本来であればプレイの様子を順を追って説明していきたいところだが,本作はストーリーそのものが重要なゲームなので,ネタバレを避けるためにも序盤の触りだけをさらっと紹介するに留めたい。
本作では,シナリオの終了条件を満たすまで,何度もラウンドを繰り返す。ラウンドは,探索者フェーズと神話フェーズの2つで構成されており,探索者フェーズでは,各探索者がアクションを2回実行できる。そして,すべての探索者が行動を終えると,神話フェーズに移行するという流れだ。探索者が行えるアクションは以下の通り。
◯移動アクション
探索者は2マスまで移動できる。移動中に一時停止し,ほかのアクションを実行してから再度移動することも可能。
◯調査アクション
自分のいるマスに調査トークン(クエスチョンマーク)がある場合,アプリ上でそのトークンをタップして調査を行える。これにより,重要な手がかりやアイテムを発見することがある。
◯隣接探索アクション
自分のいるマスに隣接探索トークン(赤いランタンのトークン)がある場合,アプリ上でそのトークンをタップして隣接探索を行える。これによって,未開だった部屋の状況が把握できるようになるが,モンスターが出現したりする可能性も高いため,準備なしにこのアクションをするのはやめたほうが良い。
◯交流アクション
自分のいるマスにNPCトークンか交流トークン(エクスクラメーションマーク)がある場合,アプリ上でそのトークンをタップすることで会話できる。残念ながら会話の内容まではアプリで朗読してくれないので,複数人で遊ぶ場合は自分で読み上げよう。
◯攻撃アクション
自分のマスにいるモンスターに対して近接攻撃をしかける。もし遠距離武器を持っている場合は,その武器の効果範囲内にいるモンスターにこのアクションを実行できる。なお,本作における効果範囲というのは,3マス先までを指し,もし途中に扉などがある場合はそれに遮られる。
◯トレードアクション
自分のマスにいるほかの探索者とアイテムのトレードができる。

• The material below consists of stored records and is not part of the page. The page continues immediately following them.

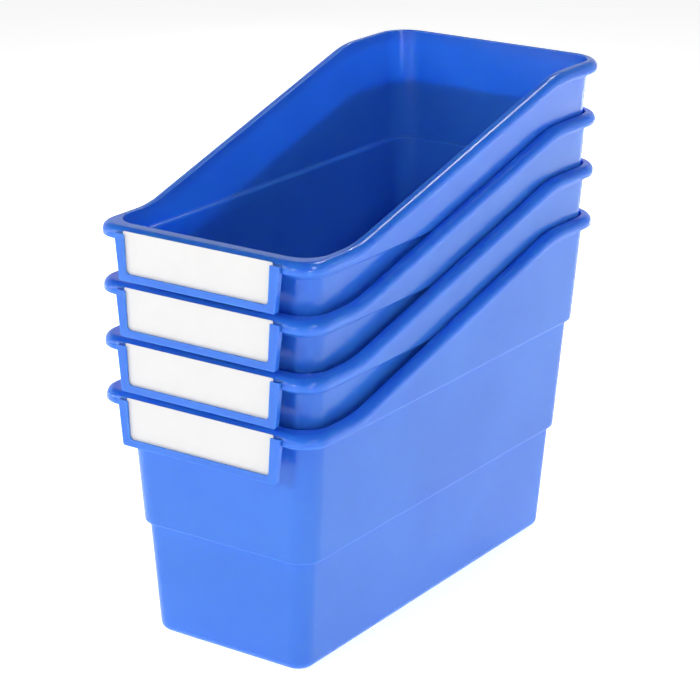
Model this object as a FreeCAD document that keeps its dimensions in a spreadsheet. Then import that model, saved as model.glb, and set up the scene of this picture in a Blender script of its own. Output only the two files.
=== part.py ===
"""Four one-piece book bins nested in a stack, each with a removable label card.

Units are millimetres, +Z up, front towards -Y.  Every bin is the same moulding:
a tapered tub with two outward steps, an open top whose edge rises in an S-curve
from the low front to the high back, a rolled quarter-round rim that hangs over
the outside all round, and a three-sided label holder that hangs from the front
rim.  Heights are measured from the underside of a bin.
"""
import FreeCAD, Part
import os
import Sketcher

V = FreeCAD.Vector
doc = FreeCAD.newDocument("NestedBookBins")

# ---------------------------------------------------------------- dimensions
sheet = doc.addObject("Spreadsheet::Sheet", "Dims")
DIMS = [
    # tub
    ("half_w", 57.3, "half width of the outside at the base"),
    ("half_d", 145.0, "half depth of the outside at the base"),
    ("side_draft", 0.0662, "outward slope of the side walls, mm per mm of height"),
    ("end_draft", 0.048, "outward slope of the front and back walls"),
    ("wall", 1.35, "wall thickness"),
    ("floor_th", 1.6, "floor thickness"),
    ("corner_rad", 11.6, "outside corner radius of the lowest section"),
    ("step_low", 74.3, "height of the lower step"),
    ("step_high", 151.9, "height of the upper step"),
    ("step_one", 3.25, "outward offset of the lower step"),
    ("step_two", 6.63, "total outward offset above the upper step"),
    ("ledge", 1.1, "thickness of each step ledge"),
    ("base_round", 5.0, "outside round along the base"),
    ("step_round", 1.6, "round on the edge of each step"),
    ("top_open", 240.0, "height the tub sections are drawn to before the edge is cut"),
    # edge line
    ("rim_front", 165.2, "height of the top edge at the front"),
    ("rim_back", 226.2, "height of the top edge at the back"),
    ("foot_y", -118.0, "where the slope meets the front height"),
    ("slope_deg", 15.62, "angle of the sloping part of the edge"),
    ("bend_rad", 86.0, "radius of the two bends of the edge"),
    # rim
    ("rim_over", 6.6, "how far the rim stands out from the wall"),
    ("rim_nose", 170.1, "distance of the rim's front face from the middle"),
    ("rim_drop", 7.3, "height of the rim"),
    ("rim_round", 5.9, "quarter-round of the rim"),
    ("rim_wall", 1.4, "thickness of the rolled rim"),
    ("rim_rad_f", 23.5, "outside corner radius of the rim at the front"),
    ("rim_rad_b", 25.0, "outside corner radius of the rim at the back"),
    ("rim_base", 150.0, "height the rim sections are drawn from"),
    # label holder
    ("hold_face", 172.6, "distance of the holder's front face from the middle"),
    ("hold_depth", 4.1, "depth of the holder, front to back"),
    ("hold_top", 162.6, "height of the top of the holder"),
    ("hold_low", 133.7, "height of the bottom of the holder"),
    ("hold_w_top", 60.1, "half width of the holder at its top"),
    ("hold_w_low", 56.9, "half width of the holder at its bottom"),
    ("hold_rad", 1.6, "bottom corner radius of the holder"),
    ("lip_th", 1.35, "thickness of the lips that keep the card in"),
    ("slot_gap", 1.0, "front-to-back width of the card slot"),
    ("slot_half", 54.8, "half width of the card slot"),
    ("slot_low", 135.8, "height of the bottom of the card slot"),
    ("win_top", 53.1, "half width of the window at the top of the holder"),
    ("win_low", 51.8, "half width of the window at its bottom"),
    ("win_base", 138.4, "height of the bottom of the window"),
    ("win_rad", 2.8, "bottom corner radius of the window"),
    # label card
    ("card_half", 54.4, "half width of the card"),
    ("card_th", 0.4, "thickness of the card"),
    ("card_low", 136.1, "height of the bottom of the card"),
    ("card_top", 164.2, "height of the top of the card"),
    ("card_rad", 0.8, "corner radius of the card"),
    # stack
    ("pitch", 35.0, "rise from one nested bin to the next"),
    ("y_shift", 1.9, "moves the middle of the stack's depth onto the origin"),
]
for row, (name, value, note) in enumerate(DIMS, start=1):
    sheet.set("A%d" % row, name)
    sheet.set("B%d" % row, repr(value))
    sheet.setAlias("B%d" % row, name)
    sheet.set("C%d" % row, note)
doc.recompute()


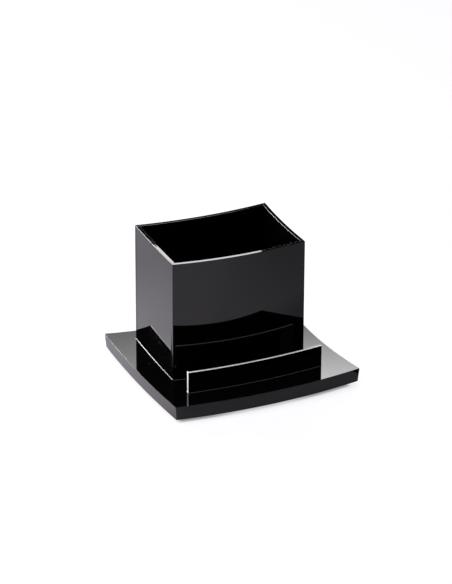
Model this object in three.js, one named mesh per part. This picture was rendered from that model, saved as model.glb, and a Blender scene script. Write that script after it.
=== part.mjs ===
// A desk pen cup of polished black acrylic sheet.
//
// A thick base plate carries an open cup of four bowed walls, and in front of the cup a low
// bowed rail that makes a slot for flat things. Each edge of the plate is an arc: the front
// and left edges bulge out, the back and right edges are drawn in, so that opposite edges
// bow the same way. The front and back walls of the cup run its full width, and the side
// walls stand between them. Four rubber feet lift the plate off the desk.
//
// Millimetres, +X to the right, +Y to the back, +Z up. The origin is on the desk, under the
// middle of the plate's outline. Bows are measured from the chord between two corners.

import * as THREE from "three";

// The cup
const CUP_WIDTH = 97.2;
const CUP_DEPTH = 68.6;
const CUP_HEIGHT = 87;
const CUP_TURN = -2.1; // degrees about its own upright axis
const WALL_THICKNESS = 2.7;
const FRONT_WALL_BOW = 4.5;
const BACK_WALL_BOW = 3.8;
const LEFT_WALL_BOW = 0.45;
const RIGHT_WALL_BOW = 1.1;
const CEMENT_GAP = 0.1; // the film of cement where a side wall meets the front and back walls

// The rail in front of the cup
const RAIL_HEIGHT = 15.5;
const RAIL_THICKNESS = 2.7;
const RAIL_BOW = 3.1;
const RAIL_START = 0.7; // how far its left end stands in from the cup's left corner
const RAIL_OVERRUN = 3.1; // how far it runs past the cup on the right
const RAIL_TURN = -0.6; // degrees about its middle
const SLOT_WIDTH = 17.7; // between the chords of the rail and of the cup's front wall

// The base plate, which takes its width and depth from what stands on it
const PLATE_THICKNESS = 10;
const LEFT_MARGIN = 15.7;
const RIGHT_MARGIN = 25.2;
const FRONT_MARGIN = 14.9;
const BACK_MARGIN = 17.5;
const PLATE_FRONT_BOW = 6;
const PLATE_BACK_BOW = 8.8;
const PLATE_LEFT_BOW = 2.25;
const PLATE_RIGHT_BOW = 5.8;
const PLATE_UNDERCUT = 0.75; // how far each side slopes in on its way down
const EDGE_POLISH = 0.3; // the small flat that polishing leaves along every free edge

// The feet
const FOOT_RADIUS = 5;
const FOOT_HEIGHT = 2;
const FOOT_TAPER = 0.5; // how much smaller the radius is on the desk than at the plate
const FOOT_ROUND = 0.4; // the rounding of the edge that stands on the desk
const FOOT_INSET = 13; // from the plate's corner lines to a foot's middle

// How finely curves are divided
const PLATE_EDGE_STEPS = 28;
const LONG_WALL_STEPS = 28;
const SIDE_WALL_STEPS = 12;
const FOOT_SIDES = 40;
const FOOT_ROUND_STEPS = 4;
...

また,自分のマスにアイテムを落としたり,逆に拾ったりすることも可能だ。
アクションはこのほかにもあるのだが,条件が少々複雑なので,基本的に上記のアクションの中から2つを組み合わせて実行すると考えてもらえれば問題ない。そんなわけでプレイの続きに戻る。
モンスターを見てしまった探索者は,アプリが指定した枚数だけ恐怖カードを引かなければならない。いわゆるSAN値チェックというやつ。ただし,「(能力で回避)」という記述がある場合,その能力値と同じ数のダイスを振って,エルダーサインの出目分だけ引く枚数を減らすことが可能だ。上の写真の場合は,意志力での回避判定となり,エルダーサインを2つ以上出せれば無傷で済む。
とまあ,こんな感じでいろいろなイベントに対応しつつ,シナリオの解決を目指していくのがこのゲームの目的となる。ゲームマスターであるアプリが,どのようなイベントを仕込んでいるのかが読めず,それよって生まれる緊張感は,プレイヤーが望む“クトゥルフ世界の体験”に他ならない。ボードゲームでここまでクトゥルフ神話のおどろおどろしさを表現できているのは,本作くらいだろう。
値段は少々張るが(Amazonで1万ちょっと),リプレイ性の高さや,所有欲を満たしてくれる豪華なコンポーネントなどを考えても,それに見合うだけの体験を楽しめるので,興味のある人はぜひ遊んでみてほしい。